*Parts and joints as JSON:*
-- start --
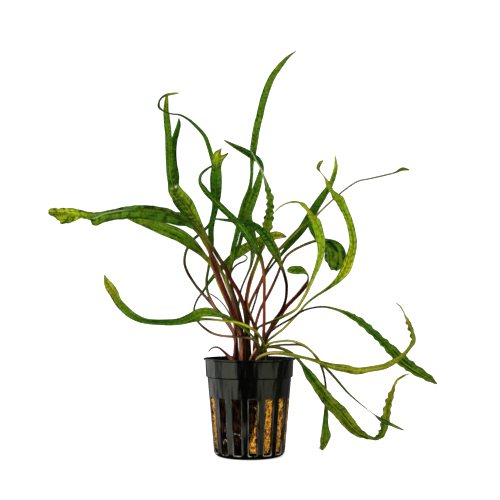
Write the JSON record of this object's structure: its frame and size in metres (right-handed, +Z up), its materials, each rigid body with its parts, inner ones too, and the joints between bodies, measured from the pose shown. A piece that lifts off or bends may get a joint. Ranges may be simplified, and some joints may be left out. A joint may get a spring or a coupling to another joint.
{
  "type": "potted aquarium plant",
  "caption": "Aquarium plant with long strap leaves on thin petioles, rooted in a small slotted black plastic pot filled with mineral wool.",
  "frame": {"origin": "centre of the pot's flat foot, where it stands", "axes": "+Z up the pot's axis, -Y the front that the picture shows, +X to the right of that view"},
  "size_m": [0.2105, 0.0975, 0.238],
  "materials": {
    "pot_plastic": "satin black, injection moulded",
    "wool": "matte, fibrous",
    "roots": "matte, fibrous",
    "crown": "dull, moist",
    "leaf_dark_green": "soft leaf with a waxy sheen",
    "leaf_mid_green": "soft leaf with a waxy sheen",
    "leaf_bright_green": "soft leaf with a waxy sheen",
    "leaf_yellow_green": "soft leaf with a waxy sheen",
    "leaf_olive": "soft leaf with a waxy sheen",
    "shoot_red_brown": "smooth young stem",
    "stub_beige": "dry, cut petiole"
  },
  "bodies": {
    "root": {"pot": "pot_plastic", "mineral_wool": "wool", "root_ball": "roots", "crown": "crown", "leaf_left_long": "leaf_dark_green", "leaf_left_bright": "leaf_bright_green", "leaf_upright_folded": "leaf_bright_green", "leaf_upright_dark": "leaf_dark_green", "leaf_thin_loop": "leaf_dark_green", "leaf_yellow_top": "leaf_dark_green", "leaf_slanting": "leaf_mid_green", "leaf_centre_arch": "leaf_mid_green", "leaf_tallest": "leaf_mid_green", "leaf_bent_dark": "leaf_dark_green", "leaf_wavy": "leaf_mid_green", "leaf_narrow_dark": "leaf_dark_green", "leaf_orange_tip": "leaf_bright_green", "leaf_lower_left": "leaf_mid_green", "leaf_yellow_petiole": "leaf_mid_green", "leaf_right_upper": "leaf_dark_green", "leaf_far_right_thin": "leaf_dark_green", "leaf_yellow_s": "leaf_yellow_green", "leaf_right_yellow": "leaf_yellow_green", "leaf_crumpled": "leaf_dark_green", "leaf_behind_s": "leaf_dark_green", "leaf_small_lens": "leaf_dark_green", "leaf_right_arch": "leaf_dark_green", "leaf_olive_front": "leaf_olive", "leaf_lower_right": "leaf_mid_green", "leaf_hanging_paddle": "leaf_dark_green", "leaf_long_thin_right": "leaf_mid_green", "shoot_hook": "shoot_red_brown", "shoot_curled": "shoot_red_brown", "shoot_grey": "leaf_olive", "petiole_stub": "stub_beige"}
  },
  "joints": []
}
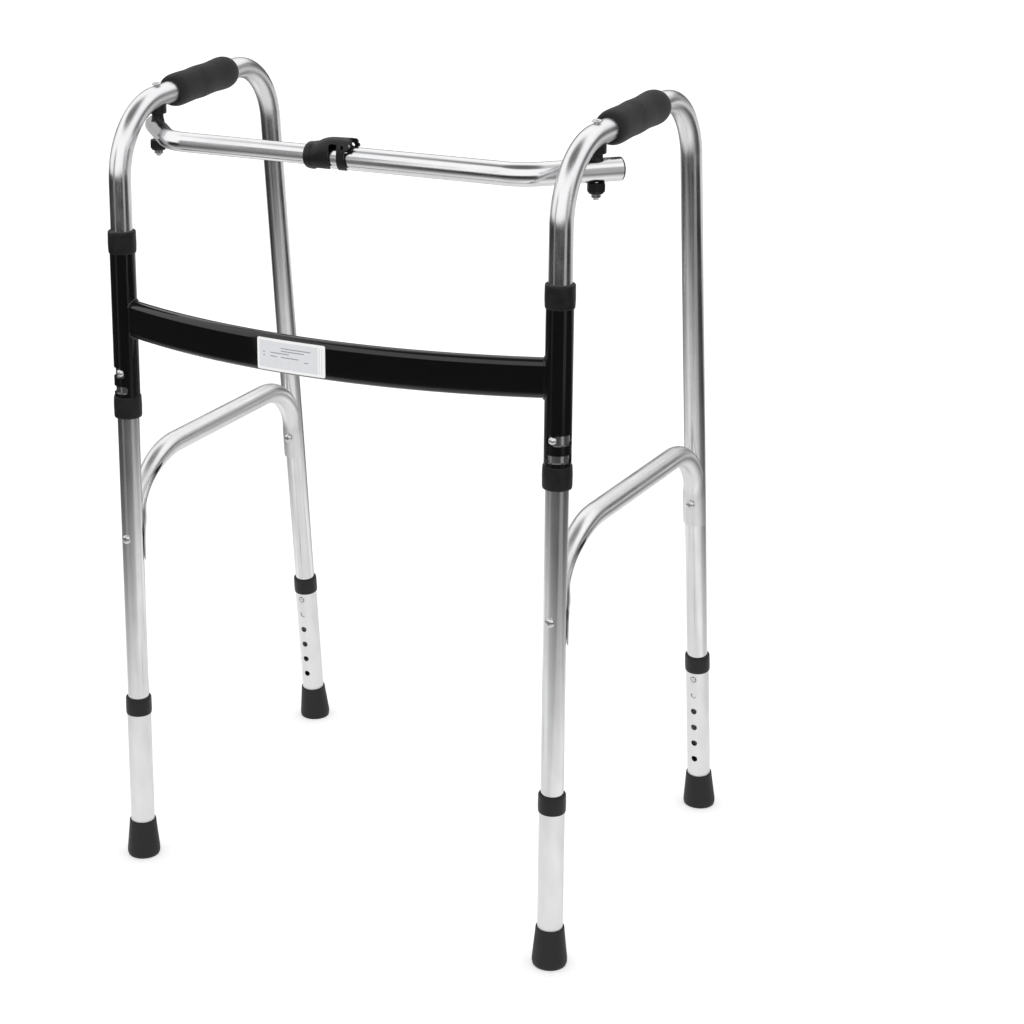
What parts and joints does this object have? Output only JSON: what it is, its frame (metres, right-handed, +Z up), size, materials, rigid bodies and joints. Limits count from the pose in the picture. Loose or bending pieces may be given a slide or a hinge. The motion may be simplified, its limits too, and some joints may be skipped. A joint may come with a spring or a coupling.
{
  "type": "folding walking frame",
  "caption": "Folding walking frame: two bent tube side frames hinged to a front H-frame, telescopic crossbar, foam grips and height-adjustable legs with rubber feet",
  "frame": {"origin": "on the floor, at the bottom centre of the bounding box", "axes": "+Z up; +Y from the front H-frame back to the user; +X to the right-hand side frame as seen from in front, which is the user's left"},
  "size_m": [0.614, 0.518, 0.9549],
  "materials": {
    "bright_aluminium": "polished, drawn tube",
    "satin_aluminium": "satin anodised",
    "frosted_aluminium": "matte, frosted",
    "black_steel": "gloss black paint",
    "black_plastic": "moulded, satin",
    "black_foam": "closed-cell foam, matte",
    "black_rubber": "moulded, matte",
    "zinc_steel": "zinc plated",
    "label_foil": "blank foil plate"
  },
  "bodies": {
    "h_frame": {"front_h_frame": "black_steel", "label_plate": "label_foil", "sleeve_collar_top_right": "black_plastic", "sleeve_collar_top_left": "black_plastic", "sleeve_collar_bottom_right": "black_plastic", "sleeve_collar_bottom_left": "black_plastic"},
    "right_side": {"side_tube_right": "bright_aluminium", "side_brace_right": "satin_aluminium", "grip_right": "black_foam", "upper_saddle_right": "black_plastic", "pivot_bolt_right": "zinc_steel", "pivot_nut_right": "zinc_steel", "pivot_cap_right": "black_plastic", "brace_screw_front_right": "zinc_steel", "brace_screw_rear_right": "zinc_steel", "brace_nut_front_right": "zinc_steel", "brace_nut_rear_right": "zinc_steel"},
    "left_side": {"side_tube_left": "bright_aluminium", "side_brace_left": "satin_aluminium", "grip_left": "black_foam", "upper_saddle_left": "black_plastic", "pivot_bolt_left": "zinc_steel", "pivot_nut_left": "zinc_steel", "pivot_cap_left": "black_plastic", "brace_screw_front_left": "zinc_steel", "brace_screw_rear_left": "zinc_steel", "brace_nut_front_left": "zinc_steel", "brace_nut_rear_left": "zinc_steel"},
    "right_bar": {"cross_tube_right": "bright_aluminium", "bar_plug_right": "black_plastic", "lower_saddle_right": "black_plastic", "lock_collar": "black_plastic"},
    "left_bar": {"cross_tube_left": "bright_aluminium", "bar_plug_left": "black_plastic", "lower_saddle_left": "black_plastic"},
    "lock_lever": {"lock_lever": "black_plastic"},
    "bar_button": {"bar_clip": "zinc_steel"},
    "fold_button_right": {"fold_clip_right": "zinc_steel"},
    "fold_button_left": {"fold_clip_left": "zinc_steel"},
    "snap_button_front_right": {"snap_clip_front_right": "zinc_steel"},
    "leg_front_right": {"extension_front_right": "frosted_aluminium", "extension_collar_front_right": "black_plastic", "foot_front_right": "black_rubber"},
    "snap_button_front_left": {"snap_clip_front_left": "zinc_steel"},
    "leg_front_left": {"extension_front_left": "frosted_aluminium", "extension_collar_front_left": "black_plastic", "foot_front_left": "black_rubber"},
    "snap_button_rear_right": {"snap_clip_rear_right": "zinc_steel"},
    "leg_rear_right": {"extension_rear_right": "frosted_aluminium", "extension_collar_rear_right": "black_plastic", "foot_rear_right": "black_rubber"},
    "snap_button_rear_left": {"snap_clip_rear_left": "zinc_steel"},
    "leg_rear_left": {"extension_rear_left": "frosted_aluminium", "extension_collar_rear_left": "black_plastic", "foot_rear_left": "black_rubber"}
  },
  "joints": [
    {"name": "right_fold", "type": "hinge", "parent": "h_frame", "child": "right_side", "pos_m": [0.2743, -0.2009, 0.65], "axis": [0, 0, 1], "range_deg": [0, 34], "deforming": ["bar_clip"]},
    {"name": "left_fold", "type": "hinge", "parent": "h_frame", "child": "left_side", "pos_m": [-0.2743, -0.2009, 0.65], "axis": [0, 0, 1], "range_deg": [-34, 0]},
    {"name": "right_bar_pivot", "type": "hinge", "parent": "right_side", "child": "right_bar", "pos_m": [0.2767, -0.11793, 0.8898], "axis": [0, 0, 1], "range_deg": [-34, 0]},
    {"name": "left_bar_pivot", "type": "hinge", "parent": "left_side", "child": "left_bar", "pos_m": [-0.2767, -0.11793, 0.8898], "axis": [0, 0, 1], "range_deg": [0, 34]},
    {"name": "lock_lever_press", "type": "hinge", "parent": "right_bar", "child": "lock_lever", "pos_m": [-0.0284, -0.1789, 0.8773], "axis": [0, 1, 0], "range_deg": [0, 6.5], "stiffness_Nm_per_rad": 0.8},
    {"name": "bar_button_press", "type": "slide", "parent": "left_bar", "child": "bar_button", "axis": [0, 0, -1], "range_m": [0, 0.0044]},
    {"name": "fold_button_right_press", "type": "slide", "parent": "right_side", "child": "fold_button_right", "axis": [0.029, 0.9996, 0], "range_m": [0, 0.0034], "stiffness_N_per_m": 500},
    {"name": "snap_button_front_right_press", "type": "slide", "parent": "right_side", "child": "snap_button_front_right", "axis": [-0.029, -0.9996, 0], "range_m": [0, 0.0034], "stiffness_N_per_m": 500},
    {"name": "snap_button_rear_right_press", "type": "slide", "parent": "right_side", "child": "snap_button_rear_right", "axis": [0.0288, 0.9934, 0.1106], "range_m": [0, 0.0034], "stiffness_N_per_m": 500},
    {"name": "leg_front_right_height", "type": "slide", "parent": "right_side", "child": "leg_front_right", "axis": [0, 0, 1], "range_m": [0, 0.115], "deforming": ["snap_clip_front_right"]},
    {"name": "leg_rear_right_height", "type": "slide", "parent": "right_side", "child": "leg_rear_right", "axis": [-0.0032, -0.1106, 0.9939], "range_m": [0, 0.115], "deforming": ["snap_clip_rear_right"]},
    {"name": "fold_button_left_press", "type": "slide", "parent": "left_side", "child": "fold_button_left", "axis": [-0.029, 0.9996, 0], "range_m": [0, 0.0034], "stiffness_N_per_m": 500},
    {"name": "snap_button_front_left_press", "type": "slide", "parent": "left_side", "child": "snap_button_front_left", "axis": [0.029, -0.9996, 0], "range_m": [0, 0.0034], "stiffness_N_per_m": 500},
    {"name": "snap_button_rear_left_press", "type": "slide", "parent": "left_side", "child": "snap_button_rear_left", "axis": [-0.0288, 0.9934, 0.1106], "range_m": [0, 0.0034], "stiffness_N_per_m": 500},
    {"name": "leg_front_left_height", "type": "slide", "parent": "left_side", "child": "leg_front_left", "axis": [0, 0, 1], "range_m": [0, 0.115], "deforming": ["snap_clip_front_left"]},
    {"name": "leg_rear_left_height", "type": "slide", "parent": "left_side", "child": "leg_rear_left", "axis": [0.0032, -0.1106, 0.9939], "range_m": [0, 0.115], "deforming": ["snap_clip_rear_left"]}
  ],
  "couplings": [
    {"joint": "left_fold", "follows": "right_fold", "ratio": -1},
    {"joint": "right_bar_pivot", "follows": "right_fold", "ratio": -1},
    {"joint": "left_bar_pivot", "follows": "right_fold", "ratio": 1},
    {"joint": "bar_button_press", "follows": "lock_lever_press", "m_per_rad": 0.038785}
  ]
}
-- end --
*Goal of the exercise:*
Each line that has the word "handed" should be copied.

*Task solution:*
Write the JSON record of this object's structure: its frame and size in metres (right-handed, +Z up), its materials, each rigid body with its parts, inner ones too, and the joints between bodies, measured from the pose shown. A piece that lifts off or bends may get a joint. Ranges may be simplified, and some joints may be left out. A joint may get a spring or a coupling to another joint.
What parts and joints does this object have? Output only JSON: what it is, its frame (metres, right-handed, +Z up), size, materials, rigid bodies and joints. Limits count from the pose in the picture. Loose or bending pieces may be given a slide or a hinge. The motion may be simplified, its limits too, and some joints may be skipped. A joint may come with a spring or a coupling.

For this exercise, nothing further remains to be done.